*Material provided*:
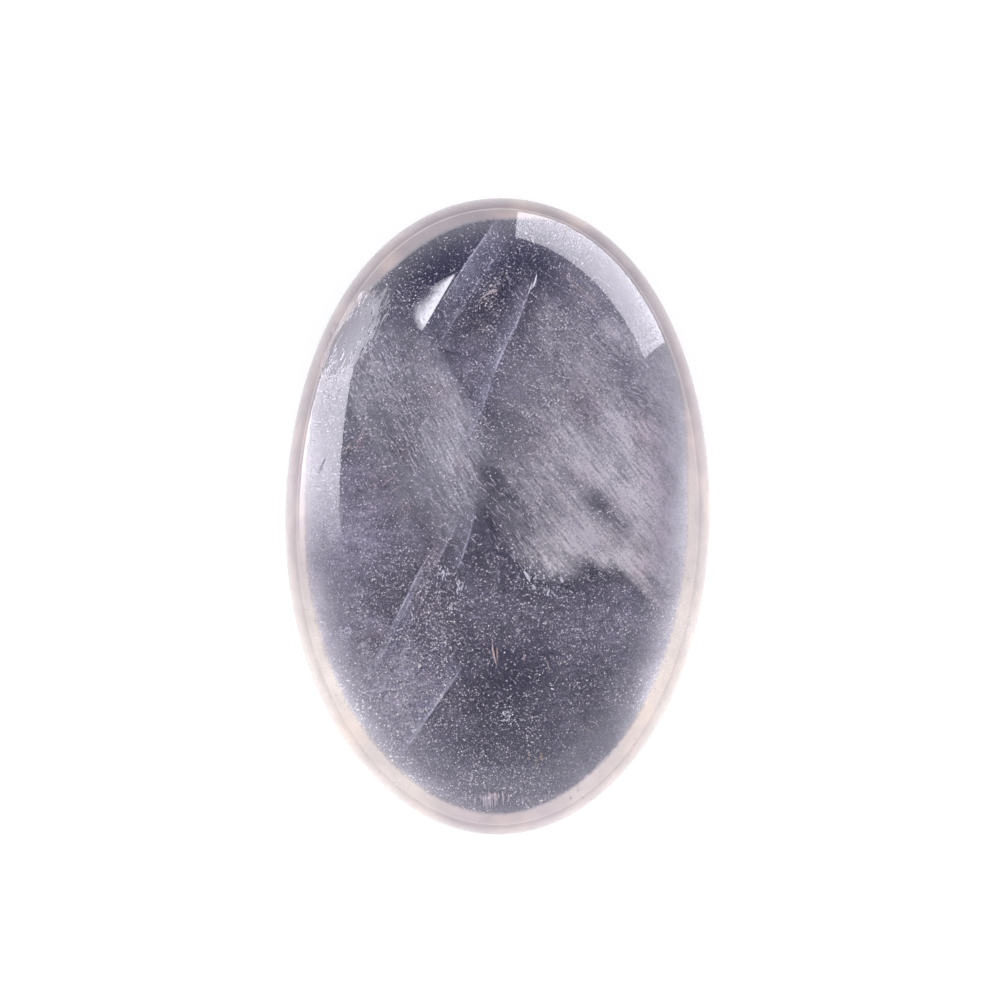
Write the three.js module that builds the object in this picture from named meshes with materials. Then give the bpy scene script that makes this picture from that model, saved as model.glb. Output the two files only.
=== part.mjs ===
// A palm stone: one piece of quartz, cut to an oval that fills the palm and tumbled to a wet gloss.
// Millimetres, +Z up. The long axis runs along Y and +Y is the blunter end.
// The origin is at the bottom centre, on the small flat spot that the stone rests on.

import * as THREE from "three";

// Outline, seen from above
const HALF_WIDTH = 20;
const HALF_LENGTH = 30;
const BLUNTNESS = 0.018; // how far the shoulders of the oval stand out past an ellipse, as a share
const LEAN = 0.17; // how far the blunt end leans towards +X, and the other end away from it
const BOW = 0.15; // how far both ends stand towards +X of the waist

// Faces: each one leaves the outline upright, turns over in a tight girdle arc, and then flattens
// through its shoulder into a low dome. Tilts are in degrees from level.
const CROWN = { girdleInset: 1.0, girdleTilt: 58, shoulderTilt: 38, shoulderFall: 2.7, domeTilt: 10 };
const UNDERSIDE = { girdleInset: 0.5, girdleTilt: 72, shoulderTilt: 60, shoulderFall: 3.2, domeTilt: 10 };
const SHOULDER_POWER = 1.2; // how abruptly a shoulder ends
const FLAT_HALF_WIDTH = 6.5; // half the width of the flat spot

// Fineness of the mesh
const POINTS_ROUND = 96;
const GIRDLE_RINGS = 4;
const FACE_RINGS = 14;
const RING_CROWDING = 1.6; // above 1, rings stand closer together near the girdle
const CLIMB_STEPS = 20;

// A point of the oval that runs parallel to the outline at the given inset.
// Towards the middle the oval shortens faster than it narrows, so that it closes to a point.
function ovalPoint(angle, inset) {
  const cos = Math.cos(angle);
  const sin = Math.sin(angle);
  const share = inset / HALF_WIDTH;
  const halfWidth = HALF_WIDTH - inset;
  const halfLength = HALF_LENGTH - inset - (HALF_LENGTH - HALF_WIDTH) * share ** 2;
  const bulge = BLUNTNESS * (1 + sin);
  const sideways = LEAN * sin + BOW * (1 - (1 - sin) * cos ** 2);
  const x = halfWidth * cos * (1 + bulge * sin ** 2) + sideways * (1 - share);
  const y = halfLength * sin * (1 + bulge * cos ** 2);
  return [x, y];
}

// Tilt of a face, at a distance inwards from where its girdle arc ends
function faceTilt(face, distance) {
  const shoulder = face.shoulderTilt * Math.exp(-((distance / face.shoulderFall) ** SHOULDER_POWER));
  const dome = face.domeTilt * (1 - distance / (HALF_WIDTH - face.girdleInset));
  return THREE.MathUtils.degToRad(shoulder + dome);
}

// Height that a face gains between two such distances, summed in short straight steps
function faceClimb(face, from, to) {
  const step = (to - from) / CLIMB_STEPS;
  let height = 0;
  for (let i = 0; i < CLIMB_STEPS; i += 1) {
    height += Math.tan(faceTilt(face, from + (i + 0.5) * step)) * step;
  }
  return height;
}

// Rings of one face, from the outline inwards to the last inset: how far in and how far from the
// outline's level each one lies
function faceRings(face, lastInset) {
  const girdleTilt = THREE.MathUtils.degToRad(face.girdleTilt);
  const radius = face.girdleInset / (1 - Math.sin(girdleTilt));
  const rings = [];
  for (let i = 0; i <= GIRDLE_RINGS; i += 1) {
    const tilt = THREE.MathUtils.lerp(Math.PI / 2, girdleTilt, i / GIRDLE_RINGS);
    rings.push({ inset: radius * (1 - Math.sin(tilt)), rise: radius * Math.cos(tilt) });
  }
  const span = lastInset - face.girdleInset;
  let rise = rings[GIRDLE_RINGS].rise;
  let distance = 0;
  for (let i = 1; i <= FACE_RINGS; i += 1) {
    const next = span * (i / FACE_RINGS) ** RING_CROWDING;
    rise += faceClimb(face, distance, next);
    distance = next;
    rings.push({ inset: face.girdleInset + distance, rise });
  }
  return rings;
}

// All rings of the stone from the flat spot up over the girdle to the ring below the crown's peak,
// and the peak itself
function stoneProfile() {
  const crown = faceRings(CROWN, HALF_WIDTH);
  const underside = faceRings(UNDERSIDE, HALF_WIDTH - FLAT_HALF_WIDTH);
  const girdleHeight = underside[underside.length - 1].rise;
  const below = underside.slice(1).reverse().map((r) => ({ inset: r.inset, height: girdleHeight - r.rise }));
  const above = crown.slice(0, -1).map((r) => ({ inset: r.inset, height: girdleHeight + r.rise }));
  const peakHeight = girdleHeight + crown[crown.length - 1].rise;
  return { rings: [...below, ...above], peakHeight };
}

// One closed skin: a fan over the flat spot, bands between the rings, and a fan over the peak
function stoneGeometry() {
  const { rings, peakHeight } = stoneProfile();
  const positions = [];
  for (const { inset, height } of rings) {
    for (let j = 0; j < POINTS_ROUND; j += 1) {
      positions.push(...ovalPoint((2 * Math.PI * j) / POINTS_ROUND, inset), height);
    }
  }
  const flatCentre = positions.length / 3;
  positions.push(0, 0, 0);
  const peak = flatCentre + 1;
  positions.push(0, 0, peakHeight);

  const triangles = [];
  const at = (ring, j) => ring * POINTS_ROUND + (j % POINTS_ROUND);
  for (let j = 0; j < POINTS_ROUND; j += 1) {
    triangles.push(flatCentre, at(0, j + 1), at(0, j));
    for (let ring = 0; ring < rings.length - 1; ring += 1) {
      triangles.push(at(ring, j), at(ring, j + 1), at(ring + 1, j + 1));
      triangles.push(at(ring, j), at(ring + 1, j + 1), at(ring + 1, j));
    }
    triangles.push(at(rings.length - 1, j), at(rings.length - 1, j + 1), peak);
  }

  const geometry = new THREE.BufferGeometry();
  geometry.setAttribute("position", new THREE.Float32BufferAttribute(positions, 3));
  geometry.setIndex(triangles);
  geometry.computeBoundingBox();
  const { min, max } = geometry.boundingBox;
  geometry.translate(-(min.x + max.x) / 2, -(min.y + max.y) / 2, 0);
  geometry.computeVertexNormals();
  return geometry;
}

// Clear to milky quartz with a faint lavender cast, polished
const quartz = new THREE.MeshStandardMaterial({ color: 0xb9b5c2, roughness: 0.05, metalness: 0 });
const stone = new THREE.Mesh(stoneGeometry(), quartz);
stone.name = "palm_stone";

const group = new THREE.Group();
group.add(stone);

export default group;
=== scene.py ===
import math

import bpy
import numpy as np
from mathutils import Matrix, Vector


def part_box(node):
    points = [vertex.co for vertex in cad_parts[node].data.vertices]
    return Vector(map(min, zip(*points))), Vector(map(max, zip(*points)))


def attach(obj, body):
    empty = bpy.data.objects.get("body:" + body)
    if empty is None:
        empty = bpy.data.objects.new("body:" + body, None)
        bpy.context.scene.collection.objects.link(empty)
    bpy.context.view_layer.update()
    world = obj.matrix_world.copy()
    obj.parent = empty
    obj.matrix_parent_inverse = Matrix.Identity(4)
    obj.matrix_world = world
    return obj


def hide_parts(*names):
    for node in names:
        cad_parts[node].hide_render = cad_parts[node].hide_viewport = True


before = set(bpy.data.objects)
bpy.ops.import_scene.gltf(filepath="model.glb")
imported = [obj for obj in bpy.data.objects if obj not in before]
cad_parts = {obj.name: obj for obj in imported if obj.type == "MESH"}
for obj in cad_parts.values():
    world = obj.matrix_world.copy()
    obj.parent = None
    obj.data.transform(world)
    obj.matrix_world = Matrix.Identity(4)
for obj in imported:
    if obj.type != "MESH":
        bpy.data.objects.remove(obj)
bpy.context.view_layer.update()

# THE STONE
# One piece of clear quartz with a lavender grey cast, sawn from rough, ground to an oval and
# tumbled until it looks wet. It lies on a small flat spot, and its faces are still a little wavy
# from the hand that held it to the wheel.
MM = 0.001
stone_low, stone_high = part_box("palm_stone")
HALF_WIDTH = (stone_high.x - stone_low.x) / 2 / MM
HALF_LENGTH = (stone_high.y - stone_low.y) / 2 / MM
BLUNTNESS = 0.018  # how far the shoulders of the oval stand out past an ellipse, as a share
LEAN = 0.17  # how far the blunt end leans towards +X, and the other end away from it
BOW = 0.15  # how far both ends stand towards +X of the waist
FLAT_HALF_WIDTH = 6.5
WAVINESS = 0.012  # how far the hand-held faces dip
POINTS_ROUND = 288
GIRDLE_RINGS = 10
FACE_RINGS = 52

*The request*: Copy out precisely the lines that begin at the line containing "lavender cast, polished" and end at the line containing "cad_parts[node].hide_render = cad_parts[node].hide_viewport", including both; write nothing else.

*Solution to this problem*:
// Clear to milky quartz with a faint lavender cast, polished
const quartz = new THREE.MeshStandardMaterial({ color: 0xb9b5c2, roughness: 0.05, metalness: 0 });
const stone = new THREE.Mesh(stoneGeometry(), quartz);
stone.name = "palm_stone";

const group = new THREE.Group();
group.add(stone);

export default group;
=== scene.py ===
import math

import bpy
import numpy as np
from mathutils import Matrix, Vector


def part_box(node):
    points = [vertex.co for vertex in cad_parts[node].data.vertices]
    return Vector(map(min, zip(*points))), Vector(map(max, zip(*points)))


def attach(obj, body):
    empty = bpy.data.objects.get("body:" + body)
    if empty is None:
        empty = bpy.data.objects.new("body:" + body, None)
        bpy.context.scene.collection.objects.link(empty)
    bpy.context.view_layer.update()
    world = obj.matrix_world.copy()
    obj.parent = empty
    obj.matrix_parent_inverse = Matrix.Identity(4)
    obj.matrix_world = world
    return obj


def hide_parts(*names):
    for node in names:
        cad_parts[node].hide_render = cad_parts[node].hide_viewport = True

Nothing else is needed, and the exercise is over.